The same feeling stalks Garwood's new album Dreamboatsafari, where his vocals and guitar are supported by the quite brilliant drumming of long-time collaborator Paul May, as well as a host of organs, drones and, equally significantly, the sound of the room in which it was recorded. For Dreamboatsafari is the product of home-recording sessions, and nearly every element of its aesthetic is informed by that decision. In this respect, Garwood shares something with label-mates Howe Gelb and Giant Sand, in that, when it comes to getting sounds down onto tape, they pursue a tactic that, for want of a better word, might be termed realism. The effect of this technique is to give Dreamboatsafari a startling immediacy, even in its most woozy moments, of which there are many. Listening to 'Flames of Gold' is like peering into a private world; where a scratchy guitar wanders at will, kept at bay by Garwood's murmured vocals and some strange rattling sounds that skitter across the surface. It's a very disorientating listen, not least because of the piercing hi-hat that occasionally cuts through, loudly asserting that this is live, real, documentary.

This sense of immediacy is furthered by the brevity of many of the tracks, and both these factors combine to great effect in 'Summer Gold', a gorgeous pop song composed of only a warm fuzzy guitar and some up-front drums that is here and gone in just over two minutes.
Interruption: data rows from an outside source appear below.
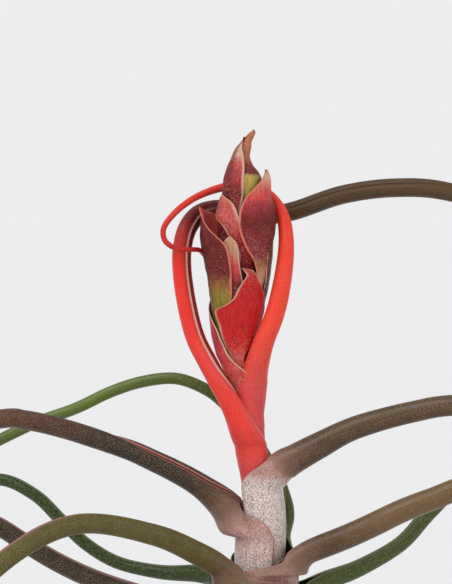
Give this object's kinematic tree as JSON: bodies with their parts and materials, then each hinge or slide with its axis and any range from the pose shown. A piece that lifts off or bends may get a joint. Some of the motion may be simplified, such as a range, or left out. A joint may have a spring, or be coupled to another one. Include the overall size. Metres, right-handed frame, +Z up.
{
  "type": "bulbous air plant in bud",
  "caption": "Bulbous air plant in bud: nested leaf sheaths form a hollow bulb, rolled leaves arch out of it, and red leaves loop round a spike of pointed bracts.",
  "frame": {"origin": "centre of the flat foot under the bulb, on the surface that the plant rests on", "axes": "+Z up, from the foot towards the flower spike; -Y towards the viewer of the picture, +X to their right"},
  "size_m": [0.2435, 0.1719, 0.1321],
  "materials": {
    "flower_spike": "matte",
    "red_leaf": "satin",
    "bronze_leaf": "satin",
    "green_leaf": "satin"
  },
  "bodies": {
    "root": {"flower_stem": "flower_spike", "red_leaf_right": "red_leaf", "red_leaf_left": "red_leaf", "leaf_01": "bronze_leaf", "leaf_02": "bronze_leaf", "leaf_03": "green_leaf", "leaf_04": "bronze_leaf", "leaf_05": "bronze_leaf", "leaf_06": "green_leaf", "leaf_07": "green_leaf", "leaf_08": "bronze_leaf", "leaf_09": "bronze_leaf", "leaf_10": "green_leaf"}
  },
  "joints": []
}
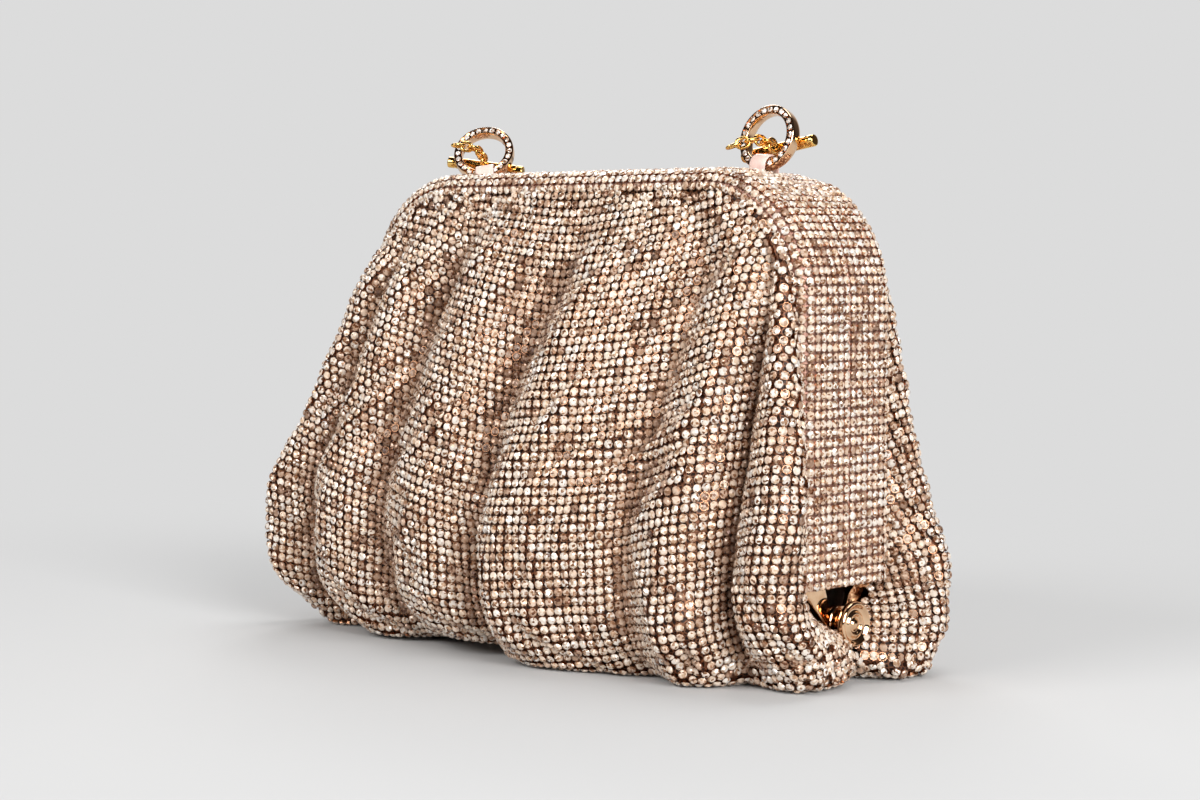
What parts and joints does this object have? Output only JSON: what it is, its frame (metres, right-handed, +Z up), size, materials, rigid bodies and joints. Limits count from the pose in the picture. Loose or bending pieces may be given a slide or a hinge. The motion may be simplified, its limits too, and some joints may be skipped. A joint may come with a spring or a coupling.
{
  "type": "handbag",
  "caption": "Evening clutch: soft crystal-mesh pouch gathered on a hinged two-half arch frame, with crystal-set rings, toggle bars and short chain on top.",
  "frame": {"origin": "on the ground under the middle of the bag's box; the frame's middle lies 10.6 mm to its right", "axes": "+X along the bag towards the hinge seen in the picture, -Y the front panel, +Z up"},
  "size_m": [0.2488, 0.1193, 0.1828],
  "materials": {
    "crystal_mesh": "round crystals in small metal cups on a mesh",
    "satin_lining": "satin",
    "satin_tab": "satin",
    "plain_steel": "plain",
    "rose_gold": "polished plate",
    "yellow_gold": "polished plate"
  },
  "bodies": {
    "pouch": {"front_mesh_panel": "crystal_mesh", "back_mesh_panel": "crystal_mesh", "satin_lining": "satin_lining", "hinge_pin_right": "rose_gold", "hinge_barrel_right": "rose_gold", "hinge_cap_right": "rose_gold", "hinge_pin_left": "rose_gold", "hinge_barrel_left": "rose_gold", "hinge_cap_left": "rose_gold"},
    "front_half": {"front_frame": "rose_gold", "front_frame_cover": "crystal_mesh", "front_retaining_strip": "plain_steel", "front_magnet_right": "plain_steel", "front_magnet_left": "plain_steel"},
    "back_half": {"back_frame": "rose_gold", "back_frame_cover": "crystal_mesh", "back_retaining_strip": "plain_steel", "back_magnet_right": "plain_steel", "back_magnet_left": "plain_steel", "satin_tab_right": "satin_tab", "satin_tab_left": "satin_tab"},
    "ring_right": {"toggle_ring_right": "rose_gold"},
    "bar_right": {"toggle_bar_right": "yellow_gold"},
    "link_right_1": {"chain_link_right_1": "yellow_gold"},
    "link_right_2": {"chain_link_right_2": "yellow_gold"},
    "link_right_3": {"chain_link_right_3": "yellow_gold"},
    "link_right_4": {"chain_link_right_4": "yellow_gold"},
    "link_right_5": {"chain_link_right_5": "yellow_gold"},
    "ring_left": {"toggle_ring_left": "rose_gold"},
    "bar_left": {"toggle_bar_left": "yellow_gold"},
    "link_left_1": {"chain_link_left_1": "yellow_gold"},
    "link_left_2": {"chain_link_left_2": "yellow_gold"},
    "link_left_3": {"chain_link_left_3": "yellow_gold"},
    "link_left_4": {"chain_link_left_4": "yellow_gold"},
    "link_left_5": {"chain_link_left_5": "yellow_gold"}
  },
  "joints": [
    {"name": "front_open", "type": "hinge", "parent": "pouch", "child": "front_half", "pos_m": [0.01061, 0, 0.016], "axis": [1, 0, 0], "range_deg": [0, 30], "deforming": ["front_mesh_panel", "satin_lining"]},
    {"name": "back_open", "type": "hinge", "parent": "pouch", "child": "back_half", "pos_m": [0.01061, 0, 0.016], "axis": [-1, 0, 0], "range_deg": [0, 30], "deforming": ["back_mesh_panel", "satin_lining"]},
    {"name": "ring_right_swing", "type": "hinge", "parent": "back_half", "child": "ring_right", "pos_m": [0.07224, 0.0046, 0.16262], "axis": [0.9981, 0, -0.061], "range_deg": [-12, 12]},
    {"name": "bar_right_roll", "type": "hinge", "parent": "ring_right", "child": "bar_right", "pos_m": [0.07307, 0.01132, 0.16862], "axis": [0.9827, 0.0667, 0.173], "range_deg": [-8, 8]},
    {"name": "link_right_1_swing", "type": "hinge", "parent": "bar_right", "child": "link_right_1", "pos_m": [0.07317, 0.00575, 0.17021], "axis": [-0.1846, 0.2674, 0.9457], "range_deg": [-6, 6]},
    {"name": "link_right_2_swing", "type": "hinge", "parent": "link_right_1", "child": "link_right_2", "pos_m": [0.07322, 0.00272, 0.17108], "axis": [0.9827, 0.0667, 0.173], "range_deg": [-6, 6]},
    {"name": "link_right_3_swing", "type": "hinge", "parent": "link_right_2", "child": "link_right_3", "pos_m": [0.07232, -0.00037, 0.17124], "axis": [-0.2181, 0.1385, 0.966], "range_deg": [-6, 6]},
    {"name": "link_right_4_swing", "type": "hinge", "parent": "link_right_3", "child": "link_right_4", "pos_m": [0.07061, -0.00305, 0.17067], "axis": [-0.836, 0.5062, -0.2116], "range_deg": [-6, 6]},
    {"name": "link_right_5_swing", "type": "hinge", "parent": "link_right_4", "child": "link_right_5", "pos_m": [0.0684, -0.00509, 0.16954], "axis": [0.3446, 0.1032, -0.9331], "range_deg": [-6, 6]},
    {"name": "ring_left_swing", "type": "hinge", "parent": "back_half", "child": "ring_left", "pos_m": [-0.05703, 0.0046, 0.16183], "axis": [0.778, 0.6078, 0.1588], "range_deg": [-12, 12]},
    {"name": "bar_left_roll", "type": "hinge", "parent": "ring_left", "child": "bar_left", "pos_m": [-0.06309, 0.01032, 0.16552], "axis": [0.8819, 0.4521, -0.1337], "range_deg": [-8, 8]},
    {"name": "link_left_1_swing", "type": "hinge", "parent": "bar_left", "child": "link_left_1", "pos_m": [-0.06049, 0.00618, 0.16864], "axis": [-0.1482, 0.535, 0.8318], "range_deg": [-6, 6]},
    {"name": "link_left_2_swing", "type": "hinge", "parent": "link_left_1", "child": "link_left_2", "pos_m": [-0.05908, 0.00393, 0.17034], "axis": [0.8819, 0.4521, -0.1337], "range_deg": [-6, 6]},
    {"name": "link_left_3_swing", "type": "hinge", "parent": "link_left_2", "child": "link_left_3", "pos_m": [-0.0586, 0.00104, 0.17167], "axis": [-0.1226, 0.4209, 0.8988], "range_deg": [-6, 6]},
    {"name": "link_left_4_swing", "type": "hinge", "parent": "link_left_3", "child": "link_left_4", "pos_m": [-0.05911, -0.00205, 0.17244], "axis": [-0.9904, 0.074, -0.1164], "range_deg": [-6, 6]},
    {"name": "link_left_5_swing", "type": "hinge", "parent": "link_left_4", "child": "link_left_5", "pos_m": [-0.06043, -0.00499, 0.17265], "axis": [0.1417, -0.1582, -0.9772], "range_deg": [-6, 6]}
  ],
  "couplings": [
    {"joint": "back_open", "follows": "front_open", "ratio": 1}
  ]
}
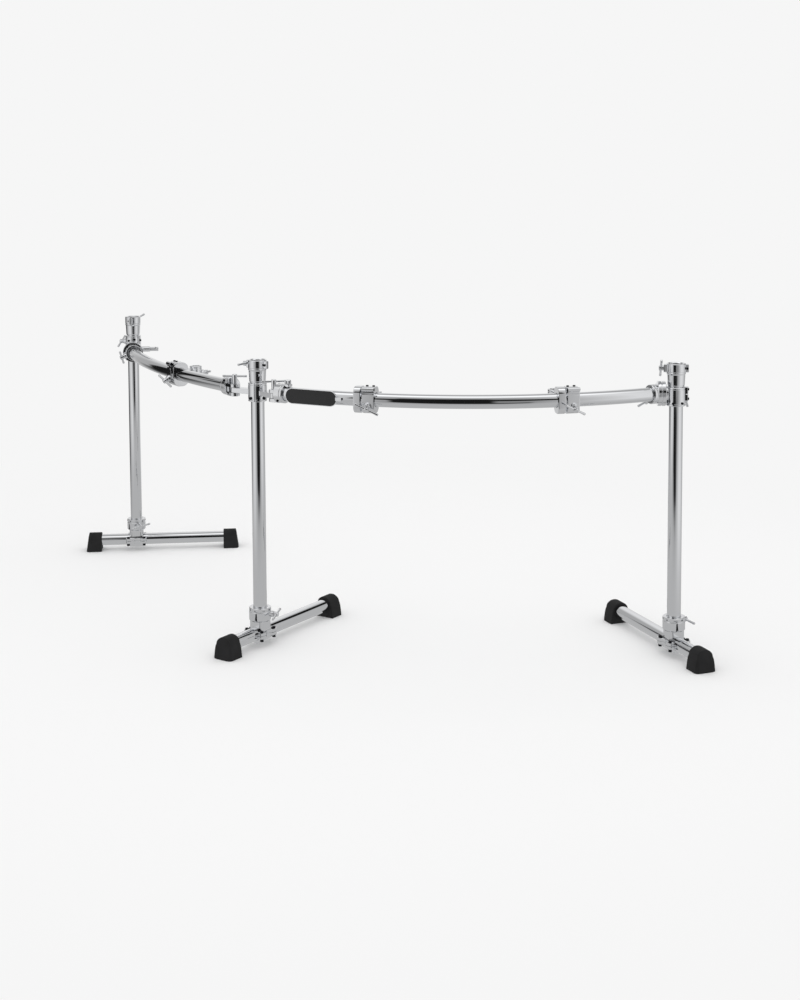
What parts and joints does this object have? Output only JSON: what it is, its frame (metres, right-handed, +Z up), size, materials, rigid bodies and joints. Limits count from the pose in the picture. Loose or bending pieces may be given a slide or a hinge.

This awareness of time lends even the most exploratory tracks a sense of purpose. 'Tapestry of Mars' is an avant-jazz instrumental -all squak and rumble - that without warning coalesces into a huge guitar hook, for all of ten seconds. It has the structure of a well-planned joke.

Duke Garwood is nearly always referred to as 'blues', and it's a testimony to his singular approach that he is not called 'neo-blues' or - and the brain lurches at the thought - 'alt-blues'. But the point is that, although it echoes Beefheart's take on the blues (and Trout Mask Replica in its title?), this is clearly not just 'blues'. The Casiotone beats and hovering synth atmospheres of 'Gold Watch' make that perfectly clear. Moreover, despite what that might suggest, this is no exercise in genre-clashing, or any attempt to combine the old with the new - a good thing since conscious attempts at that nearly always age ungraciously. It doesn't come across as a conscious attempt to do anything at all, just the fragmented, textured recordings of two people playing in a room. Dreamboatsafari will age just fine, because it is already gloriously anomalous music.

Dreamboatsafari somehow sidesteps all those arguments about what is 'retro' what is 'contemporary' and what is 'authentic'. This surely has something to do with the wilfulness of the album, that it doesn't stick around long, that it appears un-thought and yet definitive at the same time, and with the warmth and simplicity of the recording.